# Stored rows:

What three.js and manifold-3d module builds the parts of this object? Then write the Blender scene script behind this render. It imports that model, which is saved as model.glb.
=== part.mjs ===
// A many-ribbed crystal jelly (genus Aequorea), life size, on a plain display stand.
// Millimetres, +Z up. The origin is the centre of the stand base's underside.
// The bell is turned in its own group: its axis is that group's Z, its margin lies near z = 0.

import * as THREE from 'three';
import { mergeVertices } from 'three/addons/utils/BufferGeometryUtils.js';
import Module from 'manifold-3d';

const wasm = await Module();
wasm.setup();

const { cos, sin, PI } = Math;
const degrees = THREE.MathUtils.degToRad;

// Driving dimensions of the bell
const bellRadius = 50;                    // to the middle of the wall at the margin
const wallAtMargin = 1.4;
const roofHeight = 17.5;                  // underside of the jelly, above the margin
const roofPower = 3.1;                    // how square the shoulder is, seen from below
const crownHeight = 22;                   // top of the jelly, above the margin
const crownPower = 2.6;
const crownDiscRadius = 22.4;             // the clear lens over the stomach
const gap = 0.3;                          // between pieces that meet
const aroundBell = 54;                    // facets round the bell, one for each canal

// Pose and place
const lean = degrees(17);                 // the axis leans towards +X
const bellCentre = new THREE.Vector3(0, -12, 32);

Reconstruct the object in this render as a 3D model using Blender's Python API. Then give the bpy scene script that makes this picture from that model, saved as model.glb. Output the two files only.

# Exercise description:
Return each entry from above without altering a single character.

# Answer in full:
What three.js and manifold-3d module builds the parts of this object? Then write the Blender scene script behind this render. It imports that model, which is saved as model.glb.
=== part.mjs ===
// A many-ribbed crystal jelly (genus Aequorea), life size, on a plain display stand.
// Millimetres, +Z up. The origin is the centre of the stand base's underside.
// The bell is turned in its own group: its axis is that group's Z, its margin lies near z = 0.

import * as THREE from 'three';
import { mergeVertices } from 'three/addons/utils/BufferGeometryUtils.js';
import Module from 'manifold-3d';

const wasm = await Module();
wasm.setup();

const { cos, sin, PI } = Math;
const degrees = THREE.MathUtils.degToRad;

// Driving dimensions of the bell
const bellRadius = 50;                    // to the middle of the wall at the margin
const wallAtMargin = 1.4;
const roofHeight = 17.5;                  // underside of the jelly, above the margin
const roofPower = 3.1;                    // how square the shoulder is, seen from below
const crownHeight = 22;                   // top of the jelly, above the margin
const crownPower = 2.6;
const crownDiscRadius = 22.4;             // the clear lens over the stomach
const gap = 0.3;                          // between pieces that meet
const aroundBell = 54;                    // facets round the bell, one for each canal

// Pose and place
const lean = degrees(17);                 // the axis leans towards +X
const bellCentre = new THREE.Vector3(0, -12, 32);

Reconstruct the object in this render as a 3D model using Blender's Python API. Then give the bpy scene script that makes this picture from that model, saved as model.glb. Output the two files only.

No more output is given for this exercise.